What is required:
Reproduce exactly the lines from the one containing "Reconstruct the object" through the last line of the records below, both included, and nothing else.

· · ·

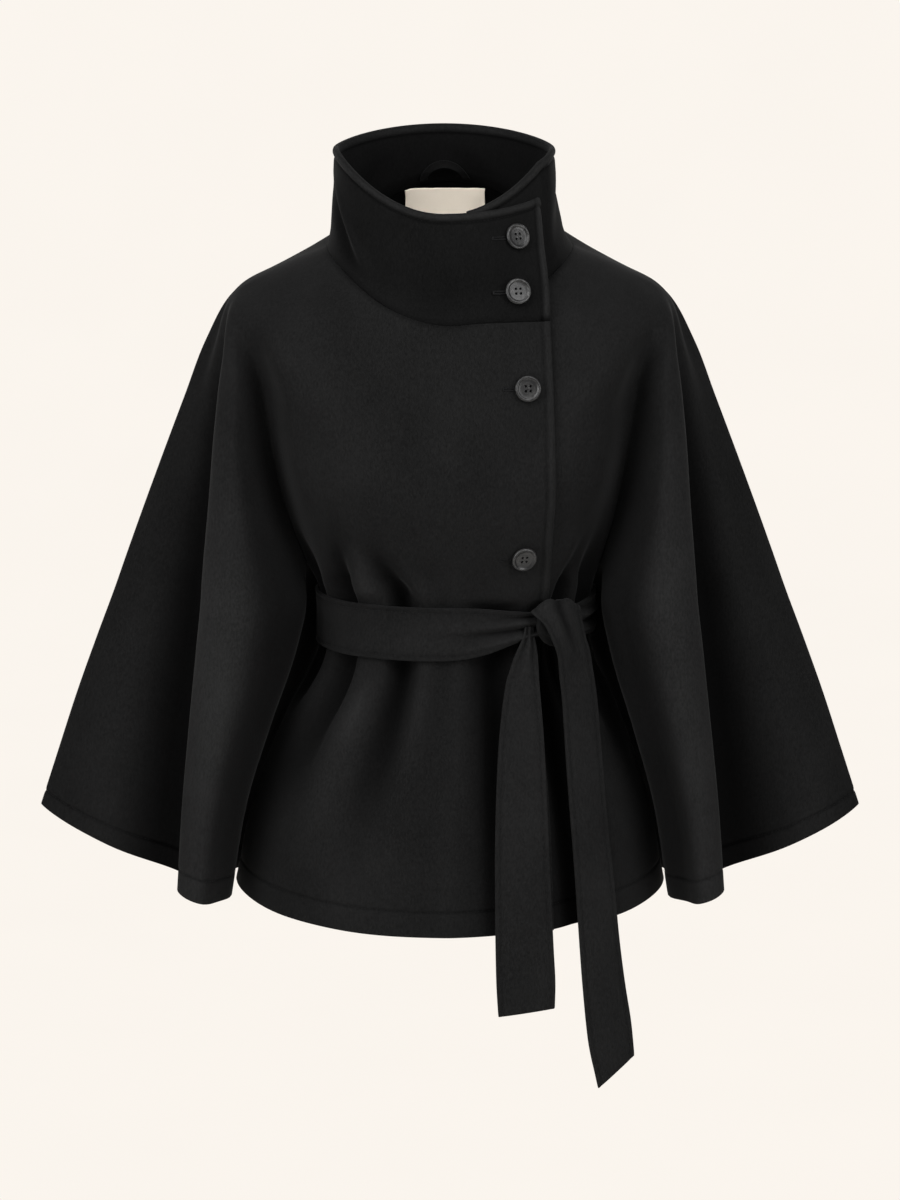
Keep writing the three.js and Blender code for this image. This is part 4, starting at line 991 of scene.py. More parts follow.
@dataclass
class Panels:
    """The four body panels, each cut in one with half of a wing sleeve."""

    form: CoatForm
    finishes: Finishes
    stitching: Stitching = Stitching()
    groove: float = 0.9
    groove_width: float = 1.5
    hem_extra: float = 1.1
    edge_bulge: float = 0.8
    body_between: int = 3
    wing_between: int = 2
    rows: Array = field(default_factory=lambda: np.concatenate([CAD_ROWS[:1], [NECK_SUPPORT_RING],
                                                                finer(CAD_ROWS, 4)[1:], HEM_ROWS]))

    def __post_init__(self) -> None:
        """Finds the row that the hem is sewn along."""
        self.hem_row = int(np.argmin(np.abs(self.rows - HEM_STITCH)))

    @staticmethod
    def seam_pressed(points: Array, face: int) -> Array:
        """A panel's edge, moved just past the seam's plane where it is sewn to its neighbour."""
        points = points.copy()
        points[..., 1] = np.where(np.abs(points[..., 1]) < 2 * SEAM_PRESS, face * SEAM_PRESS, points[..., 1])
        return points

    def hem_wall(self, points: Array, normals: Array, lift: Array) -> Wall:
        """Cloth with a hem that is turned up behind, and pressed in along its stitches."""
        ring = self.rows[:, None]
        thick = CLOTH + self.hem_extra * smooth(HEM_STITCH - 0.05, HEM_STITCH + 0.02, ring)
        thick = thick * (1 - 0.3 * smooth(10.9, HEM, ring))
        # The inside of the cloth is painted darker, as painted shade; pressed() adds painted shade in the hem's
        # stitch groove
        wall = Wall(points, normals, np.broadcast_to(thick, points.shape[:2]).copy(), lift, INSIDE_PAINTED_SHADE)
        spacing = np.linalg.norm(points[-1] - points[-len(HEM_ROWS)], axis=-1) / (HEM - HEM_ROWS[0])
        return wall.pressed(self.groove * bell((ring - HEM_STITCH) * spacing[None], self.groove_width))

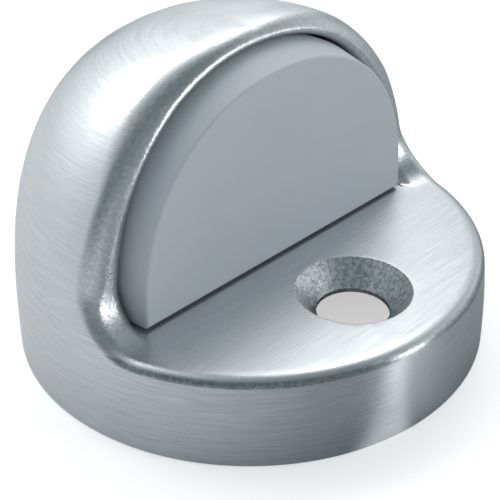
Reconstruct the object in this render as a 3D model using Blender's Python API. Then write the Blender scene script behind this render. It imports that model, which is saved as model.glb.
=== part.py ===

· · ·

Solved problem:
Reconstruct the object in this render as a 3D model using Blender's Python API. Then write the Blender scene script behind this render. It imports that model, which is saved as model.glb.
=== part.py ===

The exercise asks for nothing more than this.